Well, I don’t think anyone paid 10,000 guilders for a tulip bulb just for its beauty (or edibility), nor $19,000 for some bits in a computer because they do… absolutely nothing. Considering it from a “functional, rational and utilitarian standpoint” is… meaningless, really, because those are totally irrelevant to the world of collectibles.
Of course the value is highly precarious, but I think the decision to buy isn’t just nostalgia - the nostalgia helps convince people that this is something that will continue to be valuable. Which, as you point out, is guaranteed not to be the case. (Especially given that the value of these game carts is in part because so few people recognize their current value and will throw away/donate old games that they do find rather than sell them. The more recognition of their value, the more that will show up for sale.)
The same thing happens with “proper” antiques, though - they go through periods where a particular style or period is fashionable (or not) and the price can skyrocket or it can become near worthless. (One only needs to watch a single episode of “Antiques Roadshow” to see how arbitrary the value placed on them really is.) This happens even from one generation to the next as well. I wouldn’t expect video games to hold value very well, but I wouldn’t expect the cans/bottles/bottle caps of long-discontinued beer brands to have any value either, yet they do.
There’s a huge difference between a Chippendale sideboard or a Ming vase and a Nintendo cartridge. Those can be used and admired. Simply using the cartridge reduces it to very nearly worthless. Like I said, these are a mass market item. Tens or hundreds of thousands of this particular game were manufactured. Ephemera, like old beer cans and things that were disposable, I can see holding a value. They became uncommon simply because they were designed to be disposed of. Something like video game cartridges are far more durable.
I suppose it’s the mindset that I don’t understand. I once had a co-worker, a gentleman in his mid-60’s, who invested his 401K in Beanie babies at the height of that craze in the nineties. He would hear no naysayers on the subject. As I recall he passed away about 5 years ago in his 80’s, slumped over his desk, as he was unable to retire.
You can’t use or admire a bitcoin, though, which I’d suggest is more similar.
Which is why the game cartridges themselves aren’t generally worth anything. It’s only in combination with the fragile, rarely-unopened boxes that they become valuable. (Or, in the case of the game “Stadium Events,” people have paid $10,000 just for the empty box, apparently. A box with a game and instruction manual goes for more than four times that, but only 200 were ever sold.)

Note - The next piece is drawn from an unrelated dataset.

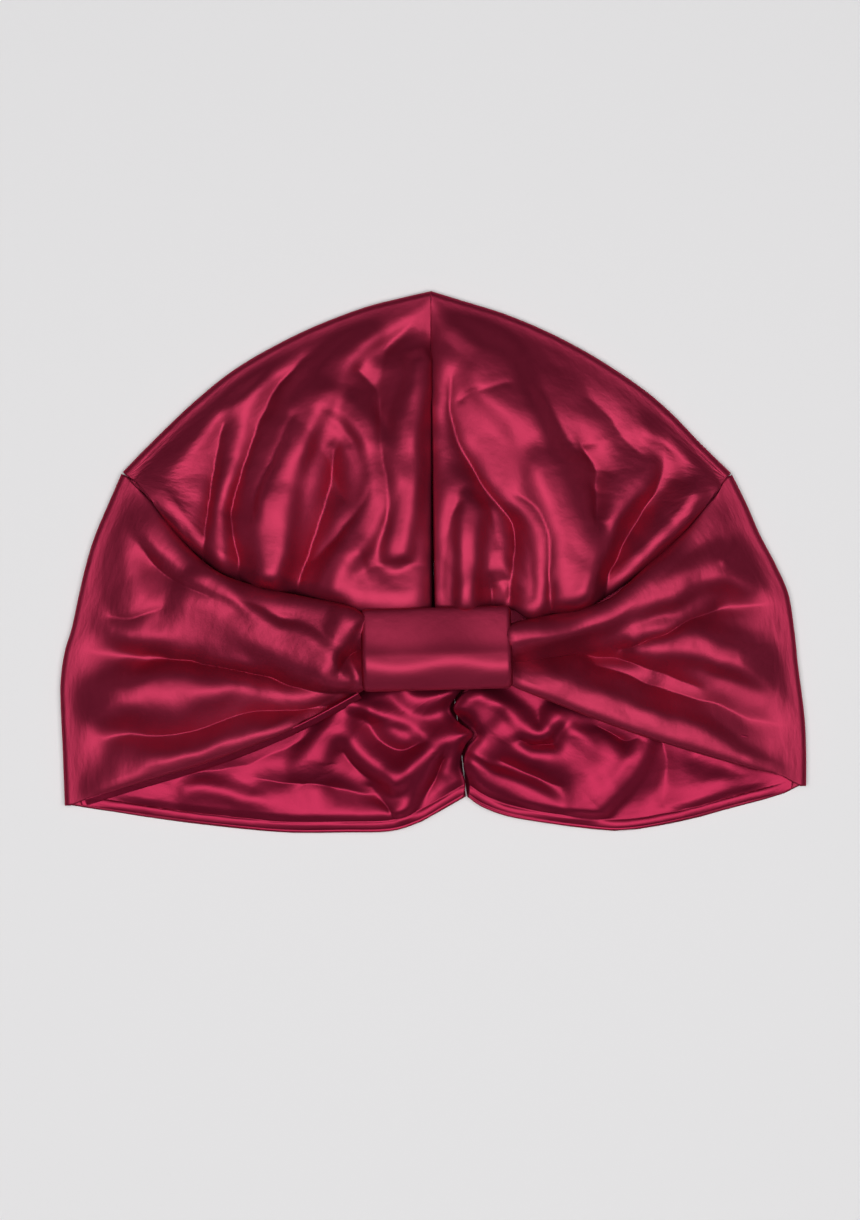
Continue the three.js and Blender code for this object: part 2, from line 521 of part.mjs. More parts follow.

Oh ouch. I know people who bought into that craze, but not to a degree that had a huge impact on their finances. (Tellingly, they were also tempted to buy into pyramid schemes.)
You and me both.
The collector thing is a gene, and how it’s expressed, whether it’s coins, stamps, Ming vases, or Nintendo cartridges is sort of besides the point. None are essential to our lives. Yet I have the gene, and while it’s caused me to spend some money in some silly ways, I don’t feel it’s been significantly damaging to myself or others. What we do need to have as a society is probably more mechanisms to teach people to be aware of unhealthy expressions, such as sinking your retirement into Beanie Babies.
However as ridiculous as that sounds, if my brother had held out another decade before selling his Magic: The Gathering cards, he would have made waaaaay more bank (and he still did quite well for himself). The lesson being, it’s tough to predict which silly things will grow in value, and which will go bust. A diverse portfolio is more resilient, obviously.